Net sales revenue is sales net of any sales discounts and sales return by customer. Net sales revenue is therefore calculated as sales revenue less sales discounts and estimated sales return and allowance. Thus, net sales revenue is calculated by subtracting sales discounts and estimated sales returns and allowances from sales revenue.

Net sales revenue is calculated by subtracting sales discounts and estimated sales returns and allowances from sales revenue.


Net sales revenue are net sales earned by company after deducting sales discounts and sales return made by customer if any. Sales revenue less cost of goods sold provides gross profit of business and selling expenses is part of total business expense and is not netted off from sales revenue.
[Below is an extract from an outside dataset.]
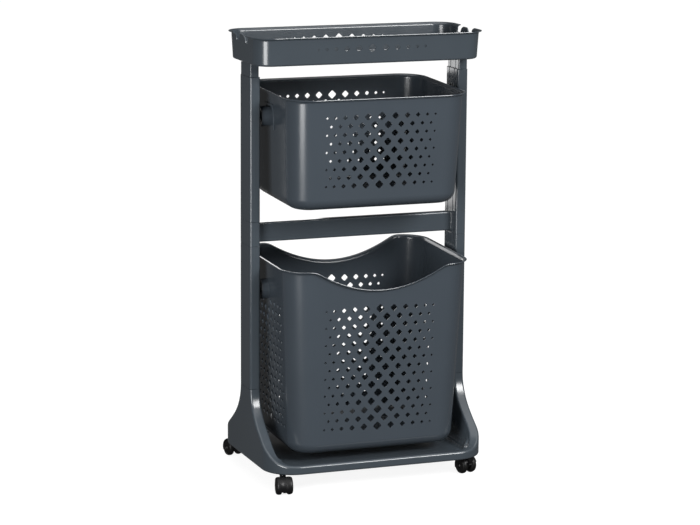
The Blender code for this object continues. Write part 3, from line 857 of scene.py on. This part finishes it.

Net sales revenue is calculated as total sales for the year less sales discount which would reduce value of revenue less goods returned by customer less allowance which company provides to customer.

Step 3 of 3

Weighted average unit cost is average unit cost of purchases made by company which is calculated as total costs of goods which are available for sales divided by number of units of goods available for sale.

Thus, weighted average unit cost = Cost of goods available for sale/Number of units available.

The weighted average unit cost for merchandise inventory = Cost of goods available for sale/Number of units available.


Weighted average unit cost is used to calculate the weighted average value of inventory. Weighted average unit cost is calculated as total goods available for sale which includes beginning inventory plus all purchases made by company during the year. This total costs is divided by number of units available for sale which would give average unit price of a unit purchased by company.

Answer

Balance sheet financial statement are prepared last by company.

Net sales revenue is calculated by subtracting sales discounts and estimated sales returns and allowances from sales revenue.

The weighted average unit cost for merchandise inventory = Cost of goods available for sale/Number of units available.